Feature Type

  • [ ] Adding new functionality to pandas

  • [x] Changing existing functionality in pandas

  • [ ] Removing existing functionality in pandas

Problem Description

I wish I could pass method and tolerance kwargs to pandas.Index.slice_indexer, as I can to pandas.Index.get_indexer.

Feature Description

Add new parameters to pandas.Index.slice_indexer, so that it looks like

class Index:
    def slice_indexer(start=None, end=None, step=None, method=None, tolerance=None):
        """
        Compute the slice indexer for input labels and step.
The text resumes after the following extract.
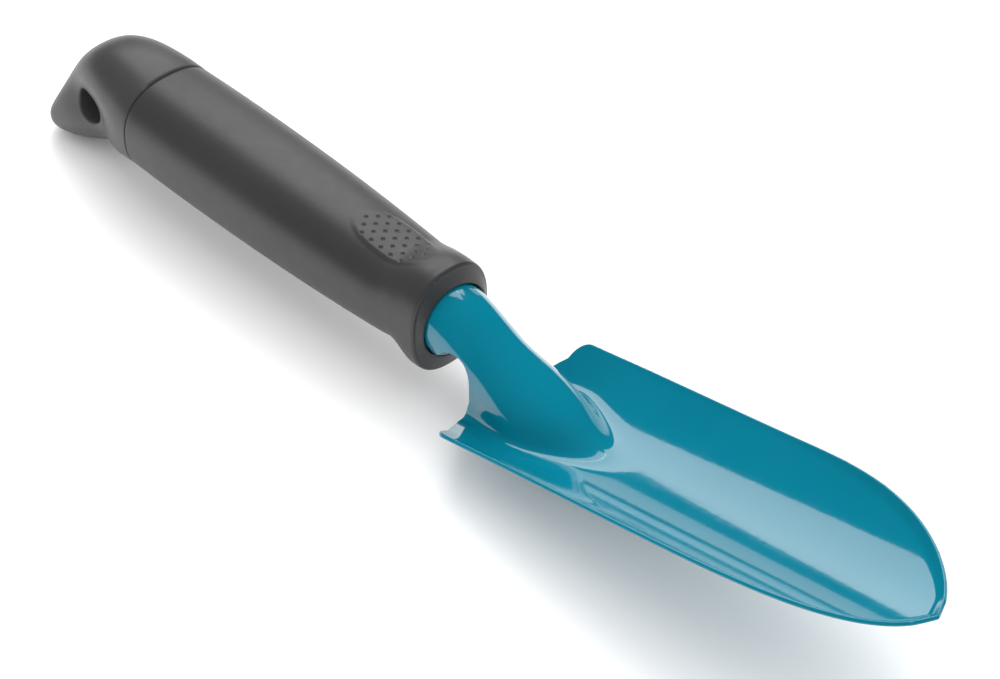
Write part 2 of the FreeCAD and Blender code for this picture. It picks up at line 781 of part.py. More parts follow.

        Index needs to be ordered and unique.

        Parameters
        ----------
        start : label, default None
            If None, defaults to the beginning.
        end : label, default None
            If None, defaults to the end.
        step : int, default None
        method : {None, ‘pad’/’ffill’, ‘backfill’/’bfill’, ‘nearest’}, optional
            - default: exact matches only.
            - pad / ffill: find the PREVIOUS index value if no exact match.
            - backfill / bfill: use NEXT index value if no exact match
            - nearest: use the NEAREST index value if no exact match. Tied distances are broken by preferring the larger index value.
        tolerance : optional 
            Maximum distance between original and new labels for inexact matches. The values of the index at the matching locations must satisfy the equation abs(index[indexer] - target) <= tolerance.

            Tolerance may be a scalar value, which applies the same tolerance to all values, or list-like, which applies variable tolerance per element. List-like includes list, tuple, array, Series, and must be the same size as the index and its dtype must exactly match the index’s type.

        Returns
        -------
        slice

Alternative Solutions

Currently I've effectively written a custom version of .slice_indexer that calls .get_indexer on the start and end bounds, but I'm worried that doing this downstream will miss edge cases compared to solving it upstream in pandas.

Additional Context

This would be nice for use within the internals of xarray's .sel() methods. See https://github.com/pydata/xarray/issues/10710.

Comment From: rhshadrach

Thanks for the request, I'm confused as to what the desired behavior of the additional arguments are. Are you possibly suggesting that slice_indexer not return a slice? Or that the provided arguments only apply to what is determined to be the start / end?

Closing until further details are provided - happy to reopen!

Comment From: TomNicholas

Are you possibly suggesting that slice_indexer not return a slice?

No I still want it to return a slice.

Or that the provided arguments only apply to what is determined to be the start / end?

Exactly - so that the start and end points of the slice can be fuzzily specified.

In my xarray PR here you can see the consequences of these kwargs not being available in pandas. Inside my _query_slice function you can see that I now am forced to have two totally different codepaths, one which uses slice_indexer but doesn't support method and tolerance, and one that does support method and tolerance but only by some much more complicated logic involving multiple calls to get_indexer. It would be nice to consolidate these codepaths. There is further discussion about the desired behaviour in that PR too.

Comment From: rhshadrach

So let's say the user is using ffill on the index 5, 3, 1, 4 and specifies start=2. What start will be chosen? And similarly with bfill.

Comment From: rhshadrach

Unfortunately the desire here is still not clear to me. Closing until details are added.